Wildstorm, as an imprint, will not continue independently. The characters will continue to be important and there will be plans for them that we’ll talk about in the coming months, and many of the people there will have opportunities to be a part of DC, but those specifics are being worked out right now.
In the press release it says consumer products is moving to LA, does that include DC Direct group? This is just speculation on my part, but with consumer products moving to LA this sounds like an opportunity for greater integration with feature merchandising and things of that sort.
I’m not sure what that would be referring to, exactly, but Warner Bros. obviously has a meaningful consumer products division and the part of DC that works closely with Warner Bros’ consumer products are likely to be in the Los Angeles office, but you may be referring to DC Direct and you may be referring to other licensing initiatives and unfortunately right now I can’t get in to the specifics of that. I do think it would be fair to say that we’re looking for every opportunity to work more closely with the Warner Bros businesses, consumer products is just one, and we are going to work more closely with them.

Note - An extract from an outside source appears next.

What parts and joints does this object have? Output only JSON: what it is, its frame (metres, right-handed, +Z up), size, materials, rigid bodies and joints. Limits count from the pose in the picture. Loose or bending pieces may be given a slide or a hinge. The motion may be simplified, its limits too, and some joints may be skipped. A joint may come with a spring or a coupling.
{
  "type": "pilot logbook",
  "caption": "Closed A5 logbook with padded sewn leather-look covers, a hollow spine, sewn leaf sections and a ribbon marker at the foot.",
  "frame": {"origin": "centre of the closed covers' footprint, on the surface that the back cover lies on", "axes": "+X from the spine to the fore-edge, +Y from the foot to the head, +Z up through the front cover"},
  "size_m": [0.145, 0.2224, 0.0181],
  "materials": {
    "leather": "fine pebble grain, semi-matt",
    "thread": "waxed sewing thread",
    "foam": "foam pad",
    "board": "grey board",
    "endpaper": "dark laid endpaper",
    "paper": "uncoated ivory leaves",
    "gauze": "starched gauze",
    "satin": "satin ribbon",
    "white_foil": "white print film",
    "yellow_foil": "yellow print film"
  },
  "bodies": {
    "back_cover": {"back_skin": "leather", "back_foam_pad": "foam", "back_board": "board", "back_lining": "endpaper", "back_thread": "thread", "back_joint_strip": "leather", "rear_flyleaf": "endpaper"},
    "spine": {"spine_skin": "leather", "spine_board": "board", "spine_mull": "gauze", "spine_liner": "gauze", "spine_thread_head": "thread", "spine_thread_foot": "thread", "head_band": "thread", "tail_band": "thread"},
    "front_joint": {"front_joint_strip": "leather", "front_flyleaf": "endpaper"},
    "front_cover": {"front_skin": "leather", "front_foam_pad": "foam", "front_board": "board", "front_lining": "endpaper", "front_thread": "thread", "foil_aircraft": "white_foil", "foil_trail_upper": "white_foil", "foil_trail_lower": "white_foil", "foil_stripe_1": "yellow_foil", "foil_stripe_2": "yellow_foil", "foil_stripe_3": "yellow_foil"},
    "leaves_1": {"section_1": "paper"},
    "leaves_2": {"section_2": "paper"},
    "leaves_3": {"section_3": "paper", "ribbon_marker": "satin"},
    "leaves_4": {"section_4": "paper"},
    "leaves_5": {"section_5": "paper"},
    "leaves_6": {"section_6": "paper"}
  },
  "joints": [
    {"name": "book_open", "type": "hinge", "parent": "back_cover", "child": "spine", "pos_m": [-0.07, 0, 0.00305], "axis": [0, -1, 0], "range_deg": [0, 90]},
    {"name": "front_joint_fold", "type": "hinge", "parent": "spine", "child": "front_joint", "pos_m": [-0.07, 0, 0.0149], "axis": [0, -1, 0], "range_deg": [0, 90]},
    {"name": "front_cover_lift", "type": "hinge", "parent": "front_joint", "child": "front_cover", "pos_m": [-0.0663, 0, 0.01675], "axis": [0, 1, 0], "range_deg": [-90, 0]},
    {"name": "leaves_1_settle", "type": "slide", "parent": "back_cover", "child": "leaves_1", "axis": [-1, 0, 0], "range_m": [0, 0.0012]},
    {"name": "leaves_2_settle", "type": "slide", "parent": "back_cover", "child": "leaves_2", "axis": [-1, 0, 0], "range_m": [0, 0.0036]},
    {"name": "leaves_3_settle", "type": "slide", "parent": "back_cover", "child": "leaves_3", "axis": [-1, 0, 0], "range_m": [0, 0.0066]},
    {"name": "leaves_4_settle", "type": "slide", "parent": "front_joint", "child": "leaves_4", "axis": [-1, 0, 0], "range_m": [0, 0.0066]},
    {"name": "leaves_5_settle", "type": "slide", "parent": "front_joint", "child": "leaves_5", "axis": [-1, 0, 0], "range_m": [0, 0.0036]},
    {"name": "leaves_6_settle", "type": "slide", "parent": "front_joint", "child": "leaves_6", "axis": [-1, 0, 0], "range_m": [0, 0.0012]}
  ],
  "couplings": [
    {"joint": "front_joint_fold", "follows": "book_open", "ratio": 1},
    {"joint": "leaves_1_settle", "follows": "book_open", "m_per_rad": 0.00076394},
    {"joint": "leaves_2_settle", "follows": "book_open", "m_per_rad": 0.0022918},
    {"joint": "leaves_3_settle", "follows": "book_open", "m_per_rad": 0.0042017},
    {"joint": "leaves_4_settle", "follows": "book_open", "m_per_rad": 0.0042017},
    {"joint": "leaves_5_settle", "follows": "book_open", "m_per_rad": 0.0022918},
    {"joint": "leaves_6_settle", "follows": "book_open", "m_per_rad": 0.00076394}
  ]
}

This is not a cost cutting initiative and it is not a situation where we are assuming DC functions into Warner Bros. We’re looking for opportunities to work together, not to collapse DC in to Warner Bros.
When DC Entertainment was announced a little over a year ago, the immediate expectation was a lot of change on the publishing side. While there have been changes, notably the announcement of DC Co-Publishers Dan Didio & Jim Lee and Geoff Johns announced as CCO, the amount of change hasn’t been as dramatic as is often seen when a new executive comes into a company. Is this a fair perception, or are there things changing behind the scenes the average fan doesn’t see?

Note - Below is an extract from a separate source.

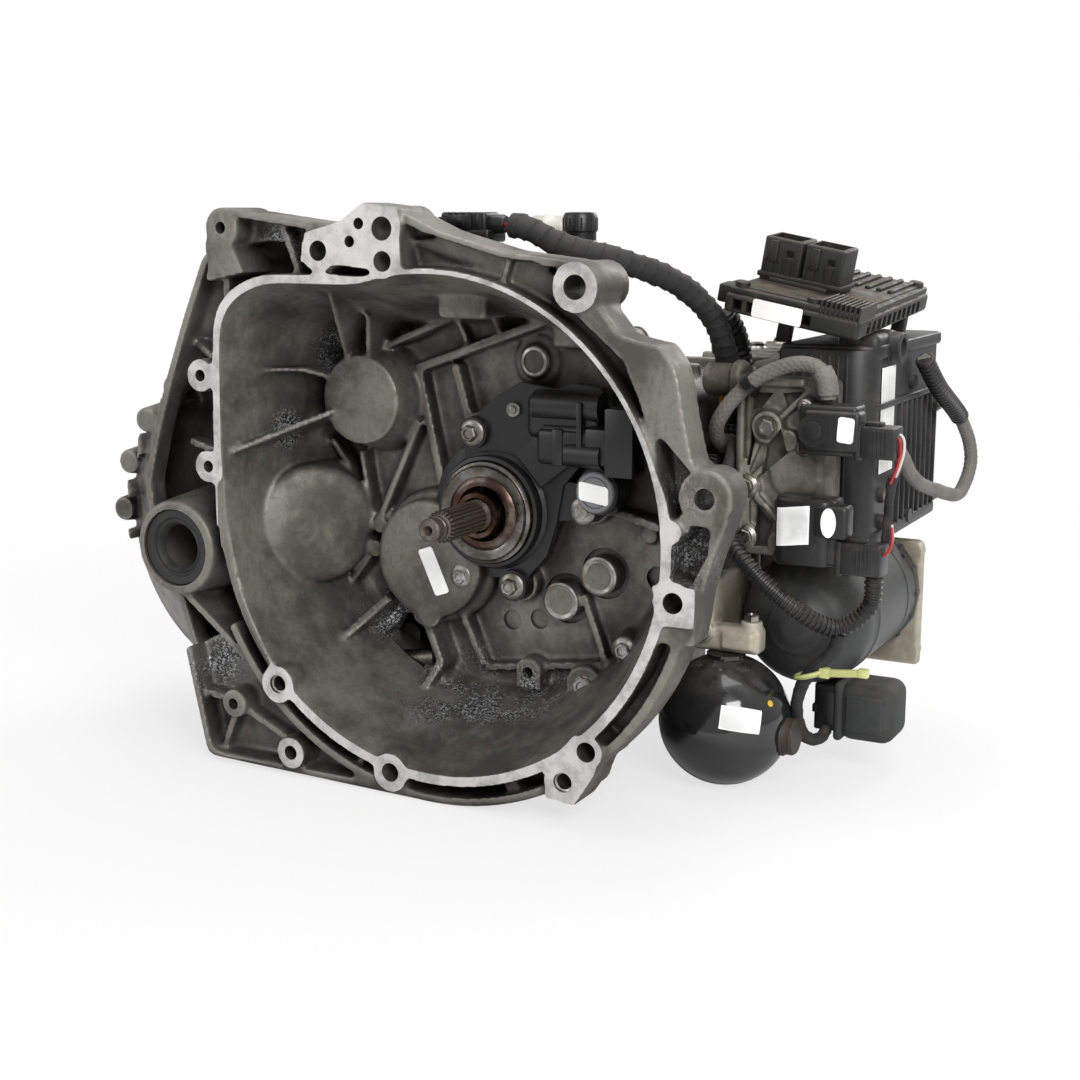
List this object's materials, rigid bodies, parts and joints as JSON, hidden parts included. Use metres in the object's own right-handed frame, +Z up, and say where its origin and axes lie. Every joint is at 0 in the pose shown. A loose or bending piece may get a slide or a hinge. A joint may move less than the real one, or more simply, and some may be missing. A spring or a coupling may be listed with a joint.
{
  "type": "manual transmission",
  "caption": "Transverse six-speed manual gearbox with open bell housing, clutch release bearing, differential and electro-hydraulic shift unit with control box and harness.",
  "frame": {"origin": "middle of the part's bounding box in X and Y, at the height of the surface it stands on", "axes": "+X to the right seen from the engine, towards the shift unit; +Y from the engine face towards the end cover, along the shafts; +Z up"},
  "size_m": [0.5942, 0.3892, 0.382],
  "materials": {
    "cast_alloy": "die-cast, dull, stained",
    "dirty_alloy": "cast, covered in dried oil and dust",
    "rusty_steel": "film of brown rust",
    "black_plastic": "moulded, fine texture",
    "grey_plastic": "moulded, fine texture",
    "grey_paint": "satin paint under dust",
    "black_gloss": "gloss paint",
    "rubber": "matt",
    "sleeving": "woven heat-resistant sleeve",
    "bearing_steel": "ground",
    "gear_steel": "case-hardened, oiled"
  },
  "bodies": {
    "casing": {"accumulator": "black_gloss", "actuator_housing": "cast_alloy", "actuator_module": "grey_plastic", "bell_housing": "cast_alloy", "capped_plug": "rubber", "clutch_actuator": "black_plastic", "control_unit": "black_plastic", "differential_bearing_front": "bearing_steel", "differential_bearing_rear": "bearing_steel", "driveshaft_seal_front": "rubber", "driveshaft_seal_rear": "rubber", "end_cover": "cast_alloy", "fluid_fitting": "black_plastic", "gear_case": "cast_alloy", "guide_tube": "bearing_steel", "harness_plug": "black_plastic", "hydraulic_block": "dirty_alloy", "input_bearing_front": "bearing_steel", "input_bearing_rear": "bearing_steel", "lower_conduit": "black_plastic", "lower_sensor": "black_plastic", "main_harness": "rubber", "output_bearing_front": "bearing_steel", "output_bearing_rear": "bearing_steel", "pump_flange": "dirty_alloy", "pump_motor": "grey_paint", "reverse_idler_shaft": "bearing_steel", "shift_rail": "bearing_steel", "side_sleeve": "sleeving", "top_plug": "black_plastic", "upper_sensor": "black_plastic", "upper_sleeve": "sleeving"},
    "input_shaft": {"input_shaft": "rusty_steel", "input_gear_3": "gear_steel", "input_gear_4": "gear_steel", "input_gear_5": "gear_steel", "input_gear_6": "gear_steel"},
    "speed_gear_1": {"speed_gear_1": "gear_steel"},
    "speed_gear_2": {"speed_gear_2": "gear_steel"},
    "speed_gear_3": {"speed_gear_3": "gear_steel"},
    "speed_gear_4": {"speed_gear_4": "gear_steel"},
    "speed_gear_5": {"speed_gear_5": "gear_steel"},
    "speed_gear_6": {"speed_gear_6": "gear_steel"},
    "reverse_idler": {"reverse_idler": "gear_steel"},
    "reverse_gear": {"reverse_gear": "gear_steel"},
    "output_shaft": {"output_shaft": "gear_steel"},
    "differential": {"differential_carrier": "bearing_steel", "final_drive_gear": "gear_steel", "differential_pin": "bearing_steel"},
    "side_gear_front": {"side_gear_front": "gear_steel"},
    "side_gear_rear": {"side_gear_rear": "gear_steel"},
    "pinion_gear_left": {"pinion_gear_left": "gear_steel"},
    "pinion_gear_right": {"pinion_gear_right": "gear_steel"},
    "release_bearing": {"release_bearing": "bearing_steel"},
    "shift_fork_1_2": {"shift_fork_1_2": "gear_steel"},
    "synchro_sleeve_1_2": {"synchro_sleeve_1_2": "gear_steel"},
    "shift_fork_3_4": {"shift_fork_3_4": "gear_steel"},
    "synchro_sleeve_3_4": {"synchro_sleeve_3_4": "gear_steel"},
    "shift_fork_5_6": {"shift_fork_5_6": "gear_steel"},
    "synchro_sleeve_5_6": {"synchro_sleeve_5_6": "gear_steel"}
  },
  "joints": [
    {"name": "input_spin", "type": "hinge", "parent": "casing", "child": "input_shaft", "pos_m": [0.03412, -0.19465, 0.181], "axis": [0, 1, 0], "continuous": true},
    {"name": "speed_gear_1_spin", "type": "hinge", "parent": "casing", "child": "speed_gear_1", "pos_m": [-0.03142, -0.19465, 0.13511], "axis": [0, 1, 0], "continuous": true},
    {"name": "speed_gear_2_spin", "type": "hinge", "parent": "casing", "child": "speed_gear_2", "pos_m": [-0.03142, -0.19465, 0.13511], "axis": [0, 1, 0], "continuous": true},
    {"name": "speed_gear_3_spin", "type": "hinge", "parent": "casing", "child": "speed_gear_3", "pos_m": [-0.03142, -0.19465, 0.13511], "axis": [0, 1, 0], "continuous": true},
    {"name": "speed_gear_4_spin", "type": "hinge", "parent": "casing", "child": "speed_gear_4", "pos_m": [-0.03142, -0.19465, 0.13511], "axis": [0, 1, 0], "continuous": true},
    {"name": "speed_gear_5_spin", "type": "hinge", "parent": "casing", "child": "speed_gear_5", "pos_m": [-0.03142, -0.19465, 0.13511], "axis": [0, 1, 0], "continuous": true},
    {"name": "speed_gear_6_spin", "type": "hinge", "parent": "casing", "child": "speed_gear_6", "pos_m": [-0.03142, -0.19465, 0.13511], "axis": [0, 1, 0], "continuous": true},
    {"name": "reverse_idler_spin", "type": "hinge", "parent": "casing", "child": "reverse_idler", "pos_m": [-0.0044, -0.19465, 0.20615], "axis": [0, 1, 0], "continuous": true},
    {"name": "reverse_gear_spin", "type": "hinge", "parent": "casing", "child": "reverse_gear", "pos_m": [-0.03142, -0.19465, 0.13511], "axis": [0, 1, 0], "continuous": true},
    {"name": "differential_spin", "type": "hinge", "parent": "casing", "child": "differential", "pos_m": [-0.17052, -0.19465, 0.15096], "axis": [0, 1, 0], "continuous": true},
    {"name": "output_spin", "type": "hinge", "parent": "casing", "child": "output_shaft", "pos_m": [-0.03142, -0.19465, 0.13511], "axis": [0, 1, 0], "continuous": true},
    {"name": "side_gear_front_spin", "type": "hinge", "parent": "differential", "child": "side_gear_front", "pos_m": [-0.17052, -0.19465, 0.15096], "axis": [0, 1, 0], "continuous": true},
    {"name": "side_gear_rear_spin", "type": "hinge", "parent": "differential", "child": "side_gear_rear", "pos_m": [-0.17052, -0.19465, 0.15096], "axis": [0, 1, 0], "continuous": true},
    {"name": "pinion_gear_right_spin", "type": "hinge", "parent": "differential", "child": "pinion_gear_right", "pos_m": [-0.17052, -0.04785, 0.15096], "axis": [1, 0, 0], "continuous": true},
    {"name": "pinion_gear_left_spin", "type": "hinge", "parent": "differential", "child": "pinion_gear_left", "pos_m": [-0.17052, -0.04785, 0.15096], "axis": [1, 0, 0], "continuous": true},
    {"name": "shift_1_2", "type": "slide", "parent": "casing", "child": "shift_fork_1_2", "axis": [0, 1, 0], "range_m": [-0.007, 0.007]},
    {"name": "sleeve_1_2_slide", "type": "slide", "parent": "output_shaft", "child": "synchro_sleeve_1_2", "axis": [0, 1, 0], "range_m": [-0.007, 0.007]},
    {"name": "shift_3_4", "type": "slide", "parent": "casing", "child": "shift_fork_3_4", "axis": [0, 1, 0], "range_m": [-0.007, 0.007]},
    {"name": "sleeve_3_4_slide", "type": "slide", "parent": "output_shaft", "child": "synchro_sleeve_3_4", "axis": [0, 1, 0], "range_m": [-0.007, 0.007]},
    {"name": "shift_5_6", "type": "slide", "parent": "casing", "child": "shift_fork_5_6", "axis": [0, 1, 0], "range_m": [-0.007, 0.007]},
    {"name": "sleeve_5_6_slide", "type": "slide", "parent": "output_shaft", "child": "synchro_sleeve_5_6", "axis": [0, 1, 0], "range_m": [-0.007, 0.007]},
    {"name": "clutch_release", "type": "slide", "parent": "casing", "child": "release_bearing", "axis": [0, -1, 0], "range_m": [0, 0.008]}
  ],
  "couplings": [
    {"joint": "speed_gear_1_spin", "follows": "input_spin", "ratio": -0.29032},
    {"joint": "speed_gear_2_spin", "follows": "input_spin", "ratio": -0.48148},
    {"joint": "speed_gear_3_spin", "follows": "input_spin", "ratio": -0.73913},
    {"joint": "speed_gear_4_spin", "follows": "input_spin", "ratio": -1},
    {"joint": "speed_gear_5_spin", "follows": "input_spin", "ratio": -1.3529},
    {"joint": "speed_gear_6_spin", "follows": "input_spin", "ratio": -1.6667},
    {"joint": "reverse_idler_spin", "follows": "input_spin", "ratio": -0.64286},
    {"joint": "reverse_gear_spin", "follows": "input_spin", "ratio": 0.375},
    {"joint": "output_spin", "follows": "differential_spin", "ratio": -4},
    {"joint": "side_gear_rear_spin", "follows": "side_gear_front_spin", "ratio": -1},
    {"joint": "pinion_gear_right_spin", "follows": "side_gear_front_spin", "ratio": 1.7},
    {"joint": "pinion_gear_left_spin", "follows": "side_gear_front_spin", "ratio": -1.7},
    {"joint": "sleeve_1_2_slide", "follows": "shift_1_2", "ratio": 1},
    {"joint": "sleeve_3_4_slide", "follows": "shift_3_4", "ratio": 1},
    {"joint": "sleeve_5_6_slide", "follows": "shift_5_6", "ratio": 1}
  ]
}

Both. It’s a fair perception, and there are lots of things changing behind the scenes. The good news is that there was an awful lot working right at DC. We’re not throwing out the baby with the bathwater. We’re looking for how we set up for more success in the future and in some cases that means reorganizing to work more effectively together within DC and changing the culture in a positive way so people feel safe and are encouraged to be creative and take business risks and to look for opportunities to grow and to be more collaborative. Those are the primary things I and the executive team have been working towards, but I find it amazing that people would assume there would be more dramatic change when there’s so much that’s working well. I have the best executive team in the business working with me. We’re changing a lot, but we’re also keeping what works.

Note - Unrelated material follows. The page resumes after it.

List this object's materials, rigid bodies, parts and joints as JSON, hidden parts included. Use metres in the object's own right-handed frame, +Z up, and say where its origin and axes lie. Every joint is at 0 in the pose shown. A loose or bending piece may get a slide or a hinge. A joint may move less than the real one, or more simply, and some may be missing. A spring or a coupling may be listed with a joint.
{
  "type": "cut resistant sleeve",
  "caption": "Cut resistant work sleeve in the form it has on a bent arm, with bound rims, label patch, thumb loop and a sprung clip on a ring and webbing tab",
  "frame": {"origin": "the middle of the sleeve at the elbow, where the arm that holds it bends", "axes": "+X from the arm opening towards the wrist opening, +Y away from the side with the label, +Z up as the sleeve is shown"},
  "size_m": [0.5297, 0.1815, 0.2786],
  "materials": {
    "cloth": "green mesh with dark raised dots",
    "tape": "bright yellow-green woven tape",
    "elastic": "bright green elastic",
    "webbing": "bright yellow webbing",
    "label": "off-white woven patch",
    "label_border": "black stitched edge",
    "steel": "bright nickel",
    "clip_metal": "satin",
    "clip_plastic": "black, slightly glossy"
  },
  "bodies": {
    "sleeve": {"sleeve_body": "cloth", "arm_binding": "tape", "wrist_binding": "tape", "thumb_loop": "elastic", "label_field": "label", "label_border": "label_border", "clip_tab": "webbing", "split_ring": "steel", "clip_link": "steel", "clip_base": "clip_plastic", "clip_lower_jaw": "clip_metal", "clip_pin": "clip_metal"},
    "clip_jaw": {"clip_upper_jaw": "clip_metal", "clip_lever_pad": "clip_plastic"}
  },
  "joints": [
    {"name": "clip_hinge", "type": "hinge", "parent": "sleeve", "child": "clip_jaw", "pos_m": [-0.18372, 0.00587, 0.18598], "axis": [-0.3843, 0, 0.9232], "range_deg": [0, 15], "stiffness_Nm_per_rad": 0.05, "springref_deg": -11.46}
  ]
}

Why now? Was it just that it took this long to figure out how you and your team wanted to reorganize, or is there anything to the fact that almost exactly one year after you took on this new role that these changes are being made?
Actually, it’s almost ironic that it’s a year later. It took the time it took to look at it as carefully as we did. I’m just glad it didn’t take longer than this. I do wish it didn’t have to take this much time, but I also have absolute confidence that we took the right amount of time to do it right and to consider all the important factors.
One more question on a related topic. Last week Warner Bros. CEO Barry Meyer was quoted as saying a spread sheet detailing Warner’s plans for the DC superheroes relating to how they’re marketed, represented and sold to the public will be made public later in the month. While the specifics we’ll probably have to wait on, can you tell us when to expect that? Has this been one of the primary focuses of your team over the last year?
First, Mr Meyer, by his own admission, was misquoted, so we’re not going to be making that announcement in the next month, but we will be discussing a lot of our content plans before the end of the year. It won’t necessarily be exhaustive, and it will not be limited to a theatrical slate, but at the same time that we’ve been looking carefully at the organization, everyone’s been working very hard to keep the business moving in the direction we want – everyone in particular being Geoff Johns who has a lot of great stuff with our divisions. So, you will hear more about that before the end of the year.